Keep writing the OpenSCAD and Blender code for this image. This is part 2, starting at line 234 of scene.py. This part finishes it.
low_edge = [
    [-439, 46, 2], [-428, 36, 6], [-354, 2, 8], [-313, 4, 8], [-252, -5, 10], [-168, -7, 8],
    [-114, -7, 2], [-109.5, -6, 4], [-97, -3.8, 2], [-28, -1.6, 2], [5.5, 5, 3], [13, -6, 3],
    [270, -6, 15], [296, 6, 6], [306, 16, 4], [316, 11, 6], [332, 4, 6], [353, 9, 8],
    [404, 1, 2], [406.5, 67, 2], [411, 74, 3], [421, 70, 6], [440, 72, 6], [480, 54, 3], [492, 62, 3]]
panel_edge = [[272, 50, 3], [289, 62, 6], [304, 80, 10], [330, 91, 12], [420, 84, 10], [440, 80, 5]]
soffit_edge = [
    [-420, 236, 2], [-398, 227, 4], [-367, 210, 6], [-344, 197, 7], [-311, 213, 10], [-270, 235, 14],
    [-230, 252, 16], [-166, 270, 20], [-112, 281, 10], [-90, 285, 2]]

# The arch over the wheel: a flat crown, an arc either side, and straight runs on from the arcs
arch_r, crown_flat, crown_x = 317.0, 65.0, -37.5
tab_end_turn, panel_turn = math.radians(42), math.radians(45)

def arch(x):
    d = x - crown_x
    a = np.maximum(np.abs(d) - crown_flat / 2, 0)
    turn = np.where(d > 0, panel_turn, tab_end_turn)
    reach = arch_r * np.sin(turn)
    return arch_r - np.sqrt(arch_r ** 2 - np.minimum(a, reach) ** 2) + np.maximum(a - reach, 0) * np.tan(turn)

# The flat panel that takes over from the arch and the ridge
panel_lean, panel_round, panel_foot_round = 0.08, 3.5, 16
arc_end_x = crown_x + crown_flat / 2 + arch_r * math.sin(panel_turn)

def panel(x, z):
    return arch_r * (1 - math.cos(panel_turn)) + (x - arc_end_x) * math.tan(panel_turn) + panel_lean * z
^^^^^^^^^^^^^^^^
> [TASK TO CARRY OUT]: Copy out the material above in its entirety. Every detail must match.

> [EXERCISE SOLUTION]:
Keep writing the OpenSCAD and Blender code for this image. This is part 2, starting at line 234 of scene.py. This part finishes it.
low_edge = [
    [-439, 46, 2], [-428, 36, 6], [-354, 2, 8], [-313, 4, 8], [-252, -5, 10], [-168, -7, 8],
    [-114, -7, 2], [-109.5, -6, 4], [-97, -3.8, 2], [-28, -1.6, 2], [5.5, 5, 3], [13, -6, 3],
    [270, -6, 15], [296, 6, 6], [306, 16, 4], [316, 11, 6], [332, 4, 6], [353, 9, 8],
    [404, 1, 2], [406.5, 67, 2], [411, 74, 3], [421, 70, 6], [440, 72, 6], [480, 54, 3], [492, 62, 3]]
panel_edge = [[272, 50, 3], [289, 62, 6], [304, 80, 10], [330, 91, 12], [420, 84, 10], [440, 80, 5]]
soffit_edge = [
    [-420, 236, 2], [-398, 227, 4], [-367, 210, 6], [-344, 197, 7], [-311, 213, 10], [-270, 235, 14],
    [-230, 252, 16], [-166, 270, 20], [-112, 281, 10], [-90, 285, 2]]

# The arch over the wheel: a flat crown, an arc either side, and straight runs on from the arcs
arch_r, crown_flat, crown_x = 317.0, 65.0, -37.5
tab_end_turn, panel_turn = math.radians(42), math.radians(45)

def arch(x):
    d = x - crown_x
    a = np.maximum(np.abs(d) - crown_flat / 2, 0)
    turn = np.where(d > 0, panel_turn, tab_end_turn)
    reach = arch_r * np.sin(turn)
    return arch_r - np.sqrt(arch_r ** 2 - np.minimum(a, reach) ** 2) + np.maximum(a - reach, 0) * np.tan(turn)

# The flat panel that takes over from the arch and the ridge
panel_lean, panel_round, panel_foot_round = 0.08, 3.5, 16
arc_end_x = crown_x + crown_flat / 2 + arch_r * math.sin(panel_turn)

def panel(x, z):
    return arch_r * (1 - math.cos(panel_turn)) + (x - arc_end_x) * math.tan(panel_turn) + panel_lean * z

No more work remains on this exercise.